The debut album from ex-Iggy and the Stooges guitarist James Williamson and his new band, The Pink Hearts, comes out on June 22 and we’ll have a review live in about a week.
“Behind the Shade” by James Williamson and The Pink Hearts will be on Williamson’s own Leopard Lady Records and is a diverse but powerful effort, with Frank Meyer (Streetwalkin’ Cheetahs) and Petra Haden (That Dog) sharing lead vocals.
Haden was one of the feature vocalists on Williamson’s album of previously unreleased studio versions of Stooges songs, “Re-Licked”. She also contributed violin to “The Departed” on the final Stooges album. “Ready To Die”.
On “Behind The Shade”, Williamson supplies all of the riffs, guitar parts and most of the bass. The album also includes a host of accompanists.

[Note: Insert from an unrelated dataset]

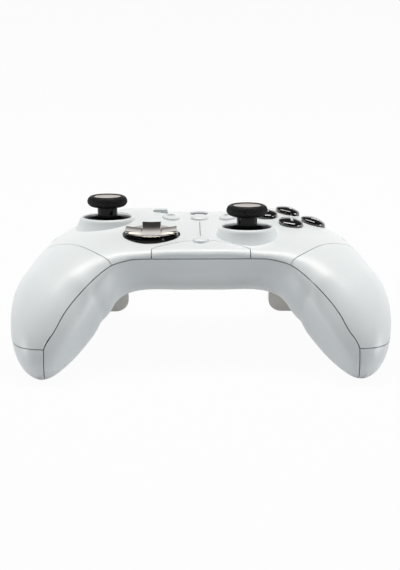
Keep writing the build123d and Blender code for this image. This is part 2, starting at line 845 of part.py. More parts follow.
with BuildPart() as button_board:
    with BuildSketch(Plane.XY.offset(pad_board_top - pad_board_thickness)):
        with Locations((cluster_x, cluster_y)):
            Circle(pad_board_radius)
        with Locations((pad_board_side_x, cluster_y)):
            Rectangle(reach_over, reach_over, align=(Align.MIN, Align.CENTER), mode=Mode.SUBTRACT)
        with Locations(switch_notch):
            Rectangle(reach_over, reach_over, align=(Align.MIN, Align.MIN), mode=Mode.SUBTRACT)
    extrude(amount=pad_board_thickness)
    with BuildSketch(Plane.XY.offset(board_top)):
        with Locations((pad_board_post_x, pad_board_post_y)):
            Circle(pad_board_post_radius)
    extrude(amount=pad_board_top - pad_board_thickness - board_top)

with BuildPart() as button_pads:
    with BuildSketch(Plane.XY.offset(pad_board_top)):
        with Locations((cluster_x, cluster_y)):
            Circle(pad_board_radius - pad_sheet)
        with Locations((pad_board_side_x - pad_sheet, cluster_y)):
            Rectangle(reach_over, reach_over, align=(Align.MIN, Align.CENTER), mode=Mode.SUBTRACT)
        with Locations((switch_notch[0] - pad_sheet, switch_notch[1] - pad_sheet)):
            Rectangle(reach_over, reach_over, align=(Align.MIN, Align.MIN), mode=Mode.SUBTRACT)
    extrude(amount=pad_sheet)
    with BuildSketch(Plane.XY.offset(pad_board_top)):
        with Locations(button_places):
            Circle(chimney_radius)
    extrude(amount=chimney_height)
    with BuildSketch(Plane.XY.offset(pad_board_top)):
        with Locations(button_places):
            Circle(chimney_inner)
    extrude(amount=chimney_height - pad_sheet, mode=Mode.SUBTRACT)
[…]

They include Michael Urbano (Smash Mouth, Bourgeois Tagg, Todd Rundgren, John Hiatt) on percussion, Gregg Foreman, Hervé Salters, Paul Roessler, Nick Hart, and Audrey Vera on keyboards and piano, Jason Carmer on bass, Don Rooke on lap steel, Geoff Yeaton and Tony Peebles on saxophone and Steffen Kuehn on trumpet.